27. In that view of the fact, I hold with certainty that Company or a Corporate Body cannot be prosecuted for an offence of which mens rea is an essential ingredient.
28. Here in the instant case the charge-sheet has been submitted against the petitioner No. 1 and petitioner Nos. 2 to 7 for I.P.C. offences under Sections 420/421/ 422/403/406 and 120B of I.P.C. Needless to say, for such offences, mens rea is an essential ingredient.
29. That being the position, the present case cannot be proceeded with against the petitioner No. 1, a company or a partnership firm and, therefore, I hold with certainty that the quashing of the charge-sheet insofar as it relates to petitioner No. 1 in both these cases should be allowed and the order of taking cognizance insofar as it relates to petitioner No. 1 should also be set aside.

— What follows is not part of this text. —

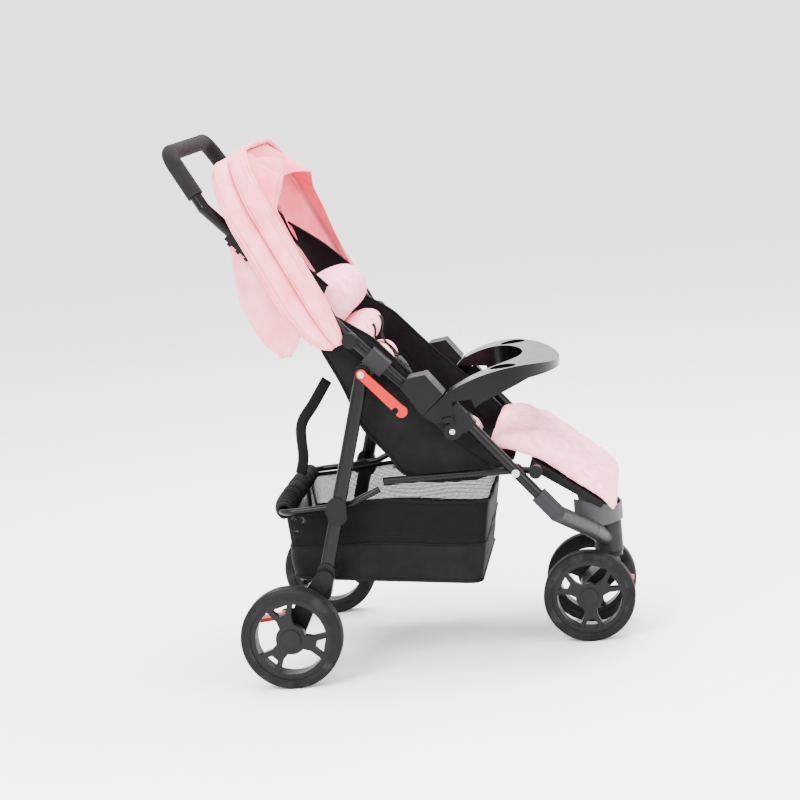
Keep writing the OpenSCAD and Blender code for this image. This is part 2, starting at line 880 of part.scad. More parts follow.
module seat_rails() {
  eye_r = 10.5;
  color([0.06, 0.06, 0.07])
  both()
  difference() {
    union() {
      rod(at(seat_rail_back, -rail_y), at(rail_pivot, -rail_y), rail_r);
      rod(at(rail_pivot, -rail_y), at(rest_pivot, -rail_y), rail_r - 0.4);
      for (p = [rail_pivot, rest_pivot]) pin(p, -rail_y - rail_eye_half, -rail_y + rail_eye_half, eye_r);
    }
    pin(rail_pivot, -rail_y - 12, -rail_y + 12, pin_r + run);
    pin(rest_pivot, -rail_y - 12, -rail_y + 12, pin_r + run);
  }
}

sling_top = rail_pivot[1] + 16;

module seat_sling() {
  color([0.08, 0.08, 0.09])
    translate([-8, -panel_y + 3, sling_top - board_t]) cube([208, 2 * (panel_y - 3), board_t]);
}

module seat_cushion() {
  color([0.97, 0.82, 0.85])
    plate(-back_half_width + 4, back_half_width - 4)
      difference() {
        union() {
          translate([40, sling_top + 0.5]) square([130, cushion_t]);
          capsule([148, sling_top + 0.5 + cushion_t * 0.6], [168, sling_top + 0.5 + cushion_t * 0.6], cushion_t * 0.6);
        }
        translate([0, sling_top - 60]) square([300, 60.5]);
      }
}

rest_dir = unit([115, -83]);
rest_up = [-rest_dir[1], rest_dir[0]];
rest_half = panel_y - 4;

module leg_rest_board() {
  color([0.08, 0.08, 0.09])
  difference() {
    union() {
      plate(-rest_half, rest_half) {
        translate(rest_pivot) circle(9);
        polygon([rest_pivot - rest_dir * 5 - rest_up * 5,
          along(rest_pivot, rest_dir, leg_rest_length) - rest_up * 3,
          along(rest_pivot, rest_dir, leg_rest_length) + rest_up * 8,
          rest_pivot - rest_dir * 3 + rest_up * 8]);
      }
    }
    pin(rest_pivot, -rest_half - 1, rest_half + 1, pin_r + fix);
  }
}

module leg_rest_knobs() {
  color([0.1, 0.1, 0.11])
  both() {
    pin(rest_pivot, -knob_in, -rest_half + 30, pin_r);
    pin(rest_pivot, -knob_in - 9, -knob_in, 12);
  }
}

module leg_rest_liner() {
  low = along(rest_pivot, rest_dir, leg_rest_length + 12);
  color([0.98, 0.86, 0.89])
    plate(-rest_half + 12, rest_half - 12)
      polygon([along(rest_pivot, rest_dir, 12) + rest_up * 8.6, along(rest_pivot, rest_dir, 2) + rest_up * 46,
        along(rest_pivot, rest_dir, 60) + rest_up * 52, low + rest_up * 30, low + rest_up * 8.6]);
}

// ---- Front caster ----

fork_in = front_wheel_in - 6;
fork_r = 19;
fork_top = [swivel_x, front_wheel_r + 36];
lever_at = fork_top + [18, -19];
lever_pin_r = 2.5;
lever_eye_r = 5.5;
lug_in = 18;
lug_out = 22;
stem_low = front_wheel_r + 28;

module caster_fork() {
  collar_r = 16;
  flange_r = 25;
  flange_t = 8;
  flange_top = nose_low - 1.5;
  color([0.1, 0.1, 0.11])
  difference() {
    union() {
      plate(-fork_in, fork_in) capsule(fork_top, front_axle_at, fork_r);
      translate([swivel_x, 0, fork_top[1]]) cylinder(r = collar_r, h = flange_top - 1 - fork_top[1]);
      translate([swivel_x, 0, flange_top - flange_t]) cylinder(r = flange_r, h = flange_t);
      // lugs for the lock's pin
      plate(-lug_out, -lug_in) capsule(fork_top - [0, 8], lever_at, lever_eye_r + 1);
      plate(lug_in, lug_out) capsule(fork_top - [0, 8], lever_at, lever_eye_r + 1);
    }
    translate([swivel_x, 0, stem_low]) cylinder(r = stem_r + fix, h = 80);
    pin(front_axle_at, -fork_in - 1, fork_in + 1, axle_r + fix);
    pin(lever_at, -lug_out - 1, lug_out + 1, lever_pin_r + run);
  }
}

module caster_stem() {
  color([0.72, 0.72, 0.74])
    translate([swivel_x, 0, stem_low]) cylinder(r = stem_r, h = stem_top - stem_low);
}

module front_axle() {
  end = front_half_track + front_tyre_w / 2 - cap_t - 1;
  color([0.7, 0.7, 0.72]) pin(front_axle_at, -end, end, axle_r);
}

module lock_lever() {
  half = lug_in - side_gap;
  color([0.85, 0.14, 0.1])
  union() {
    plate(-half, half) {
      translate(lever_at) circle(lever_eye_r);
      capsule(lever_at, lever_at + [21, -7], 3.2);
    }
    pin(lever_at, -lug_out, lug_out, lever_pin_r);
  }
}

rear_leg_right();
left() rear_leg_right();  // rear_leg_left
rear_foot_right();
left() rear_foot_right();  // rear_foot_left
rear_axle();
rear_crossbar();
rail_brackets();
basket_rail();
basket_bag();
recline_strap();
rear_tyre_right();
rear_rim_right();
left() rear_tyre_right();  // rear_tyre_left
left() rear_rim_right();  // rear_rim_left
brake_pedal_right();
left() brake_pedal_right();  // brake_pedal_left
handle_tube();
handle_grip();
tube_sleeves();
leg_pins();
arm_housing_right();
left() arm_housing_right();  // arm_housing_left
fold_catch_right();
left() fold_catch_right();  // fold_catch_left
canopy_hubs();
canopy_rear_bow();
seat_sides();
rear_flap();
latch_hook_right();
left() latch_hook_right();  // latch_hook_left
canopy_front_bow();
canopy_hood();
tray();
tray_button_right();
left() tray_button_right();  // tray_button_left
backrest_board();
backrest_pad();
shoulder_straps();
harness_buckle();
front_tube_right();
left() front_tube_right();  // front_tube_left
hinge_brackets();
fold_pins();
nose();
foot_shell();
rail_pins();
seat_rails();
seat_sling();
seat_cushion();
leg_rest_board();
leg_rest_knobs();
leg_rest_liner();
caster_fork();
caster_stem();
front_axle();
lock_lever();
front_tyre_right();
front_rim_right();
left() front_tyre_right();  // front_tyre_left
left() front_rim_right();  // front_rim_left
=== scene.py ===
# %% [markdown]
# # A folding baby stroller, dressed around its frame
# The metal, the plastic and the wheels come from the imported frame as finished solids.
# What is made here is all that is sewn or stuffed, the small moulded detail, and every finish.
# Each step says what the real piece is, and why it is made the way it is.

# %% Load the frame
import json
import math

import bmesh
import bpy
from mathutils import Matrix, Vector, geometry, noise


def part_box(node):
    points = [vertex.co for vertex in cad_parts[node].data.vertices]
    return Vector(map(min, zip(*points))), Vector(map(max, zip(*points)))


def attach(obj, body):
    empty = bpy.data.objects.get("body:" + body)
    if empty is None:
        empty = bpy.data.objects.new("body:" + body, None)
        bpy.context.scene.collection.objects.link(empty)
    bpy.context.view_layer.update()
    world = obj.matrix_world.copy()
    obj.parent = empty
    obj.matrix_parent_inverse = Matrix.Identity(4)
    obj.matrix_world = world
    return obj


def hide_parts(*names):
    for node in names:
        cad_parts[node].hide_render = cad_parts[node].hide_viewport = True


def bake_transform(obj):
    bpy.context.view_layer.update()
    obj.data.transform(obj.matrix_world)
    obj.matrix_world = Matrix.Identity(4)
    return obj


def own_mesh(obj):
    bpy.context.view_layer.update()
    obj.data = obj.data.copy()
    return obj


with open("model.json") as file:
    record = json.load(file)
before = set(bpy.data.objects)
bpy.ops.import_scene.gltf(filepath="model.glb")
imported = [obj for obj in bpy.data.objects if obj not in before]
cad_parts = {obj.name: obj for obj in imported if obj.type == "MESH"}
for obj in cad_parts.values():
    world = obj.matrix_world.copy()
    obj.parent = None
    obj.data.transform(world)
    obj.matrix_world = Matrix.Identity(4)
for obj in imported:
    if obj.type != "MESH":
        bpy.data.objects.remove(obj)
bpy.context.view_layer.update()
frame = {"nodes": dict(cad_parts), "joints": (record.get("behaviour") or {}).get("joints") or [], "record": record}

scene = bpy.context.scene
joint = {j["name"]: j for j in frame["joints"]}
MM = 0.001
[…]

30. In consequence thereof, the prayer for quashing of the F.I.R. as also the prayer for setting aside the order dated 10-12-2002 passed by the Ld. S.D.J.M., Howrah, Sadar, insofar as it relates to the present petitioner Nos. 2 to 7 are, hereby, rejected. But, the charge-sheet No. 198 of 2003, dated 27-11-2002 under Sections 420/403/406/421/ 422/120B of the Indian Penal Code and the Charge-sheet No. 199, dated 27-11-2002 under Sections 420/421/422/403/406/ 120B of I.P.C. insofar as it relates to petitioner No. 1 are hereby quashed and the order dated 10-12-2002 passed by the Ld. S.D.J.M., Howrah, Sadar, insofar as it relates to petitioner No. 1 in both the cases are, hereby, set aside.
31. In the result, the revisional application succeeds in part.
32. Interim orders, if there be any, stand vacated.
33. The learned trial Court is directed to proceed with this trial with utmost expedition against the petitioner Nos. 2 to 7.
34. This order shall govern both the applications being C.R.R. No. 303 of 2003 and C.R.R. No. 304 of 2003.
35. Urgent xerox certified copy, if applied for, be given to the parties with utmost expedition.